Will it surprise you that I’m one of those who tends to linger, and yes
it sometimes feels a bit contrarian to be up there staring down at traffic, but
then I think that people are perfectly happy to stand on a bridge that crosses
a river and watch the boats go by, so why aren’t they happy watching the cars
and trucks? One answer might be “pollution”
and of course I have no rebuttal to that, but you know it’s not like I pull up
a deck chair and sit there for hours, basking in the exhaust fumes, I just stop
for a minute or two, enjoying the rush and the roar below me.
In fact there are quite a few places in LA where you can stand on a
bridge and actually stare down at the river, although unfortunately the Los Angeles
River tends to be a dry concrete channel for much of its length; great for car
chases and such, but not exactly a roaring cataract.
Still. I do like looking at the river – and I especially like looking
at the way the graffiti have been cleaned up – painted over with white oblongs,
creating a bizarrely appealing minimalist art work.
And if you’re on a bridge in downtown Los Angeles, chances are you’ll
also get a view of a railway line or two.
It’s like looking at God’s model railway.
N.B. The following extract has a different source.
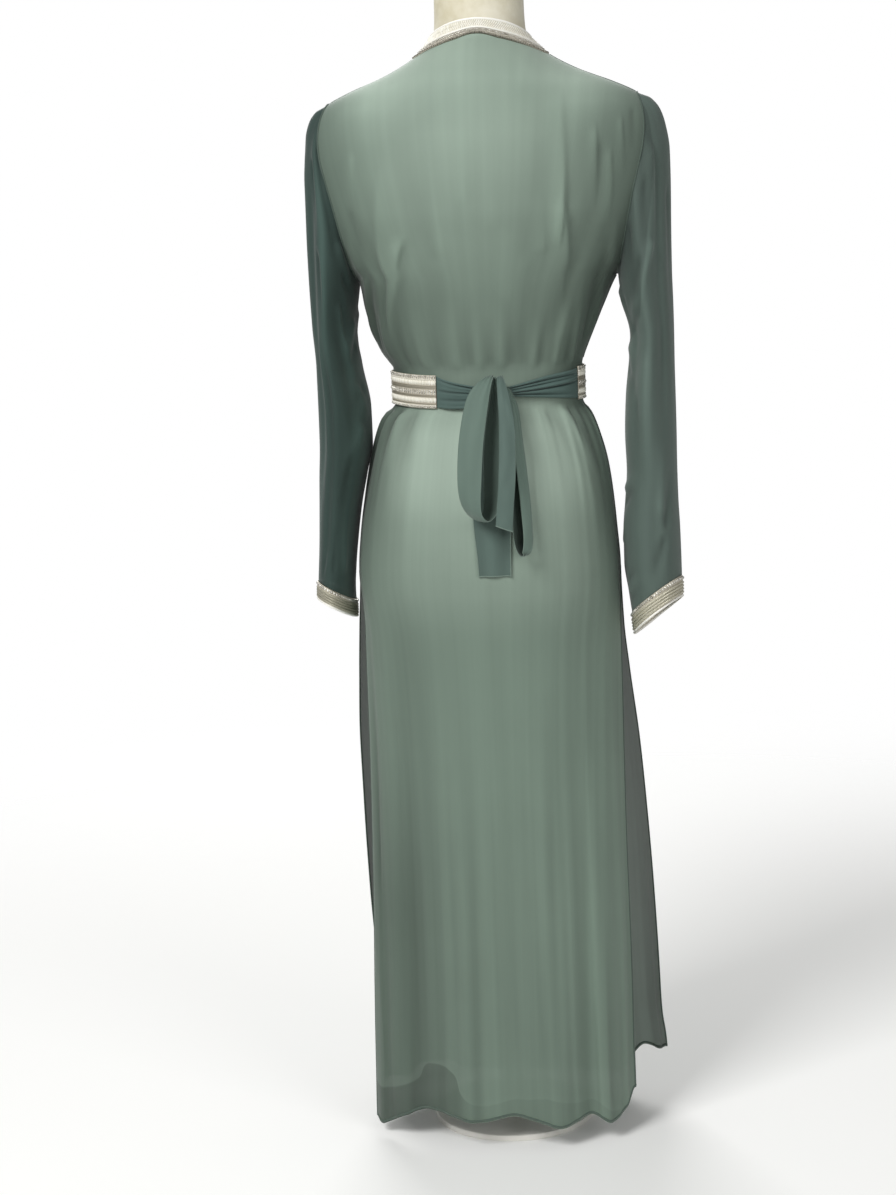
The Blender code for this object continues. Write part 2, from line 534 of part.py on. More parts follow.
def neck_band(name, finish):
    """The braid round the neck: its lower edge follows the panels' neck edges, and its upper
    edge stands round the neck of the form and runs down the V."""
    def upper(side, hand, part):
        turn = part / COLUMNS[NECK_COLUMNS] * pi / 2
        if side > 0:
            x, y = BAND_SIDE[0] * sin(turn), BAND_NAPE[0] * cos(turn)
            z = BAND_SIDE[1] + (BAND_NAPE[1] - BAND_SIDE[1]) * cos(turn) ** 1.3
            return Vector((hand * x, y, z))
        share = part / COLUMNS[NECK_COLUMNS]
        top = Vector((BAND_SIDE[0], 0, BAND_SIDE[1]))
        x = top.x * share
        v_height = curve(SHOULDERS, NECK_HALF, "z") - V_POINT_Z
        half_angle = asin(NECK_HALF / sqrt(NECK_HALF ** 2 + v_height ** 2))
        z = V_POINT_Z + BAND_WIDTH / sin(half_angle)
        z += (top.z - z) * share ** 1.05
        return Vector((hand * x, -yoke_depth(-1, x, z), z))

    stops = []
    parts = COLUMNS[:NECK_COLUMNS + 1]
    for side, hand, order in ((1, 1, parts), (-1, 1, parts[-2::-1]), (-1, -1, parts[1:]),
                              (1, -1, parts[-2:0:-1])):
        stops += [(side, hand, part) for part in order]
    count = len(stops)

    def point(i, j):
        side, hand, part = stops[i % count]
        low, high = panel_point(side, hand * part, 0), upper(side, hand, part)
        low += (high - low).normalized() * BAND_SEAM
        return high.lerp(low, j / 2)

    return wall(name, count, 2, point, finish, BRAID, closed=True)


def waist_point(angle, z, out):
    """A point round the waist: 0 is the middle of the back, 90 the robe's left side."""
    turn = radians(angle)
    half = curve(TRUNK, z, "left" if sin(turn) > 0 else "right") + out
    depth = curve(TRUNK, z, "back" if cos(turn) > 0 else "front") + out
    return Vector((half * sin(turn), depth * cos(turn), z))


def belt_band(name, finish):
    """The embroidered belt panel across the front and both sides."""
    columns = 40

    def point(i, j):
        angle = BELT_ENDS[0] + (BELT_ENDS[1] - BELT_ENDS[0]) * i / columns
        spot = waist_point(angle, WAIST_Z, REST + BRAID)
        droop = BELT_DROOP * ease((80.0 - angle) / 50.0)
        return Vector((spot.x, spot.y, BELT_TOP - droop + (BELT_BOTTOM - BELT_TOP) * j / 2))

    return wall(name, columns, 2, point, finish, BRAID)


def sash(name, rows, flip, finish):
    """A tie with three soft pleats that gather toward the knot."""
    columns, strips = 10, 9
    pleat = 0.0012

    def point(i, j):
        along = 1 - i / columns if flip else i / columns
        down = j / strips
        top, bottom = curve(rows, along, "top"), curve(rows, along, "bottom")
        lift = pleat * along * (1 - cos(6 * pi * down)) / 2
        out = REST + CLOTH + curve(rows, along, "out") + lift
        spot = waist_point(curve(rows, along, "angle"), WAIST_Z, out)
        return Vector((spot.x, spot.y, top + (bottom - top) * down))

    return wall(name, columns, strips, point, finish)


def ribbon(name, rows, steps, finish, end_slant=0.0):
    """A ribbon swept along a smooth line through its rows, slightly cupped."""
    strips = 4
    cup = 0.0016

    def line(t):
        """A smooth curve through the rows, for t from 0 to 1."""
        place = t * (len(rows) - 1)
        k = min(int(place), len(rows) - 2)
        f = place - k
        a, b, c, d = (rows[min(max(k + n, 0), len(rows) - 1)] for n in (-1, 0, 1, 2))
        return [0.5 * (2 * q + (r - p) * f + (2 * p - 5 * q + 4 * r - s) * f * f
                       + (3 * q - p - 3 * r + s) * f ** 3) for p, q, r, s in zip(a, b, c, d)]

    def point(i, j):
        t = j / steps
        x, y, z, width, turn = line(t)
        before, after = line(max(t - 0.01, 0)), line(min(t + 0.01, 1))
        forward = Vector([q - p for p, q in zip(before[:3], after[:3])]).normalized()
        across = Vector((cos(radians(turn)), sin(radians(turn)), 0))
        across = (across - forward * across.dot(forward)).normalized()
        outward = across.cross(forward)
        s = i / strips - 0.5
        spot = Vector((x, y, z)) + across * width * s + outward * cup * (1 - 4 * s * s)
        return spot + forward * end_slant * s * ease((t - 0.7) / 0.3)

    return wall(name, strips, steps, point, finish)


def long_tail(name, finish):
    """The tail that hangs down the skirt behind the loops."""
    columns, rows = 6, 14
    top, bottom = TAIL_LONG[0].z, TAIL_LONG[-1].z

    def point(i, j):
        z = top + (bottom - top) * j / rows
        x = curve(TAIL_LONG, z, "x") + curve(TAIL_LONG, z, "width") * (i / columns - 0.5)
        half = curve(TRUNK, z, "left" if x > 0 else "right")
        y = curve(TRUNK, z, "back") * sqrt(1 - (x / half) ** 2)
        return Vector((x, y + curve(TAIL_LONG, z, "out") + CLOTH, z))

    return wall(name, columns, rows, point, finish)


def knot(name, finish):
    """The soft knot that the bow's ribbons come out of."""
    bm = bmesh.new()
    bmesh.ops.create_uvsphere(bm, u_segments=16, v_segments=10, radius=1.0)
    for vert in bm.verts:
        shape = [abs(c) ** 0.8 * (1 if c > 0 else -1) for c in vert.co]
        vert.co = [centre + half * c for centre, half, c in zip(KNOT_CENTRE, KNOT_HALF, shape)]
    return add_object(name, bm, finish)


def stack(name, loops, finish):
    """A solid through rings of points, closed at both ends."""
    bm = bmesh.new()
    rings = []
    for loop in loops:
        verts = [bm.verts.new(spot) for spot in loop]
        rings.append([bm.edges.new((a, b)) for a, b in zip(verts, verts[1:] + verts[:1])])
    for lower, upper in zip(rings, rings[1:]):
        bmesh.ops.bridge_loops(bm, edges=lower + upper)
    bmesh.ops.edgeloop_fill(bm, edges=rings[0])
    bmesh.ops.edgeloop_fill(bm, edges=rings[-1])
    bmesh.ops.recalc_face_normals(bm, faces=bm.faces)
    return add_object(name, bm, finish)


def oval(half, back, front, z, pinch=1.0):
    """A horizontal ring of the dress form; a pinch over 1 thins it toward its two sides."""
    ring = []
    for i in range(FORM_SEGMENTS):
        turn = 2 * pi * i / FORM_SEGMENTS
        depth = back if cos(turn) > 0 else -front
        ring.append((half * sin(turn), depth * abs(cos(turn)) ** pinch, z))
    return ring


def dress_form(name, finish):
    """The torso and neck in one piece, rounded below the hips."""
    loops = [oval(row.half, row.back, row.front, row.z) for row in FORM]
    for row in FORM_SHOULDERS:
        cover = BRAID if row.half <= NECK_HALF else CLOTH
        z = curve(SHOULDERS, row.half, "z") - cover - FORM_GAP
        loops.append(oval(row.half, row.back, row.front, z, SHOULDER_PINCH))
    neck_back, neck_front = NECK_RADIUS - 0.003 + NECK_CENTRE_Y, NECK_RADIUS - NECK_CENTRE_Y
    for z in NECK_RINGS:
        loops.append(oval(NECK_RADIUS, neck_back, neck_front, z))
    return stack(name, loops, finish)


def disc(name, radius, bottom, top, centre_y, segments, edge, finish):
    """A round plate or rod with softened rims."""
    profile = ((radius - edge, bottom), (radius, bottom + edge), (radius, top - edge),
               (radius - edge, top))
    loops = []
    for ring_radius, z in profile:
        loops.append([(ring_radius * sin(2 * pi * i / segments),
                       centre_y + ring_radius * cos(2 * pi * i / segments), z)
                      for i in range(segments)])
    return stack(name, loops, finish)


def build():
    for item in list(bpy.data.objects):
        bpy.data.objects.remove(item)
    panel("back", 1, material("Sage chiffon back", (0.19, 0.25, 0.21), 0.75))
    panel("front", -1, material("Sage chiffon front", (0.18, 0.24, 0.20), 0.75))
    sleeve("sleeve_left", 1, material("Sage chiffon left sleeve", (0.13, 0.18, 0.16), 0.75))
    sleeve("sleeve_right", -1, material("Sage chiffon right sleeve", (0.13, 0.18, 0.16), 0.75))
    neck_band("neck_band", material("Cream braid neck", (0.72, 0.70, 0.62), 0.55, 0.2))
    cuff("cuff_left", 1, material("Cream braid left cuff", (0.72, 0.70, 0.62), 0.55, 0.2))
    cuff("cuff_right", -1, material("Cream braid right cuff", (0.72, 0.70, 0.62), 0.55, 0.2))
    belt_band("belt_band", material("Cream braid belt", (0.72, 0.70, 0.62), 0.55, 0.2))
    sash("sash_left", SASH_LEFT, True,
         material("Sage chiffon left sash", (0.11, 0.18, 0.16), 0.7))
    sash("sash_right", SASH_RIGHT, False,
         material("Sage chiffon right sash", (0.11, 0.18, 0.16), 0.7))
    knot("knot", material("Sage chiffon knot", (0.11, 0.18, 0.16), 0.7))
    ribbon("loop_left", LOOP_LEFT, 26, material("Sage chiffon left loop", (0.11, 0.18, 0.16), 0.7))
    ribbon("loop_right", LOOP_RIGHT, 26,
           material("Sage chiffon right loop", (0.11, 0.18, 0.16), 0.7))
    ribbon("tail_short", TAIL_SHORT, 14,
           material("Sage chiffon short tail", (0.11, 0.18, 0.16), 0.7), -0.010)
    long_tail("tail_long", material("Sage chiffon long tail", (0.11, 0.18, 0.16), 0.7))
    dress_form("form", material("Cream jersey form", (0.70, 0.66, 0.56), 0.85))
    disc("neck_cap", NECK_RADIUS + 0.001, NECK_RINGS[-1] + REST, NECK_RINGS[-1] + CAP_HEIGHT,
         NECK_CENTRE_Y - 0.001, 32, 0.002, material("Dark neck cap", (0.03, 0.025, 0.02), 0.4))
    disc("pole", POLE_RADIUS, BASE_HEIGHT + REST, FORM[0].z - REST, 0.0, 20, 0.0005,
         material("White steel pole", (0.75, 0.74, 0.70), 0.35))
    disc("base", BASE_RADIUS, 0.0, BASE_HEIGHT, 0.0, 40, 0.0015,
         material("White steel base", (0.75, 0.74, 0.70), 0.35))


build()
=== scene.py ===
from bisect import bisect_right
from collections import namedtuple
from math import acos, asin, cos, exp, pi, radians, sin, sqrt

import bmesh
import bpy
from mathutils import Matrix, Vector, noise
from mathutils.bvhtree import BVHTree


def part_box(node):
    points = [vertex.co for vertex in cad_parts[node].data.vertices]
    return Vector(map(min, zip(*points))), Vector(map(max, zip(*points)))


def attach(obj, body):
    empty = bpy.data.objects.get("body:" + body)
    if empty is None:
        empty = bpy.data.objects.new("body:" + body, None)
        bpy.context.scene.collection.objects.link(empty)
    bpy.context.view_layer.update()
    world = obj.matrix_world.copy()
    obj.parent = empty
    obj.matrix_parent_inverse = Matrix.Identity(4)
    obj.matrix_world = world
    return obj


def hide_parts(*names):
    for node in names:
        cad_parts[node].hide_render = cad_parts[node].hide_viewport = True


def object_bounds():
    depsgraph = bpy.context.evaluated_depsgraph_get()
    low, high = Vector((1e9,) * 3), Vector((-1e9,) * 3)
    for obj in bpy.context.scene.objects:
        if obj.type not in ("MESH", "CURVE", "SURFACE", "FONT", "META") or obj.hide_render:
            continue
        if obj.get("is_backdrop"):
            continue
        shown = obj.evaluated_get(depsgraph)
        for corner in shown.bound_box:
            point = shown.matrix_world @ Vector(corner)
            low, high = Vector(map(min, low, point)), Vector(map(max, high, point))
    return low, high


# The looks of a floor-length sheer robe with a belt tied at the back, on a limbless dress form.
# Metres, +Z up. The robe's front faces -Y and its left side is +X, as in the solids.
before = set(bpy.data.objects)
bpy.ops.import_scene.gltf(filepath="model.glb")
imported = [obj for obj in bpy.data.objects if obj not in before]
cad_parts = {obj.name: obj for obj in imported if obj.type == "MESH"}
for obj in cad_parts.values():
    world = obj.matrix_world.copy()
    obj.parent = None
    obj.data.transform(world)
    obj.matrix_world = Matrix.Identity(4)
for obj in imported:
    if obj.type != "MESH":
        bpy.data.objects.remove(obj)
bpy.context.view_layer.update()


# Base and pole: a round steel plate that lies flat on the floor and a steel tube in its middle,
# both powder coated off-white, so they are smooth with a faint orange peel.
PLATE_RIM = 0.0015
POLE_RIM = 0.0005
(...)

Elsewhere you can look down and see all kinds of edgeland mess and
complication, ruin, reclamation and repurposing, which of course I love.
I was
doing this most recently because I wanted to take a look at the Sixth Street
Bridge, which runs from downtown to Boyle Heights and is about to be demolished
and replaced. Nobody particularly wanted
this to happen: the current bridge isn’t that old, built in 1932, but it’s
suffering from “concrete cancer” and will be gradually taken down before it
falls down, and a whizzy new bridge, described as a “ribbon of arches” will be
put in its place.
The
new one will cost $440 million and according to Councilmember
José Huizar, in whose district the project is happening, it won’t just be a way
of getting from one place to another, but “a destination itself that people
come to visit."
To that end it will have ten-foot wide walkways and
(wait for it) a viewing deck. Just how
many people will want to walk between Boyle Heights and downtown L.A. remains
to be seen. Completion is due in
2018. How many will want to stand on the
viewing platform and look down at the river and the railway line is even less
knowable, but personally I think it’s very much to be encouraged.